CALLAWAY: The Northern Alliance is reaching ever closer, as we've just heard from that report, to taking Kabul. Do you think that will happen?

STEWART: Well, that would be a very good solution, wouldn't it? Maybe history will take care of it in a way, if the Northern Alliance actually does move out of their defensive positions, which they've been in for a long time. And you heard the nearest (that) they were was 400 meters. May I point out that the battle range of a Kalashnikov is 300 meters? So in other words, ... they're quite well apart, even at the closest point. ...

So it would be very good indeed if the Northern Alliance were to actually get out of their defensive positions and attack and get through to Kabul. That might present us with an easier option insofar as if we get Kabul taken, perhaps we could air land troops and actually then control and find the Taliban that way. It will be less risky, perhaps.

CALLAWAY: But, colonel, do you think that the U.S. should be working with the Northern Alliance? Shouldn't we be careful about what weapons are given to the Northern Alliance?

STEWART: Absolutely. In this part of the world, if we look back at the history of our involvement, we should remember that when you dine with the devil you use a long spoon. It is very, very interesting to think that Northern Alliance apparently when they were in charge invited Mr. bin Laden to come and stay there.

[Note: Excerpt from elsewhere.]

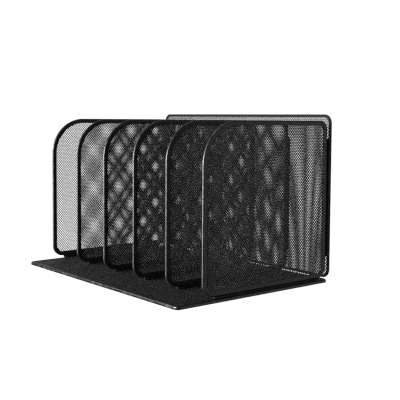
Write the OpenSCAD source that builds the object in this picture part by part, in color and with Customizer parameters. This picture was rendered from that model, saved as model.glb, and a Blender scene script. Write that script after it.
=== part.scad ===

So I mean it is very difficult. But in order to get this great evil of Mr. bin Laden and his associates, we've actually got to make some compromises, and it is essential that we do have support from people who know what they're doing, who are locals on the ground. And that doesn't just include the Northern Alliance, but it includes the government of Pakistan and their armed forces, and it also includes the Russian republics or the ex-Russian republics to the north and Russia.

CALLAWAY: Colonel ... yes or no: Do you think that the U.S. will find Osama bin Laden?

STEWART: Yes, very soon, but who can say when? Mr. bin Laden has a limited life expectancy.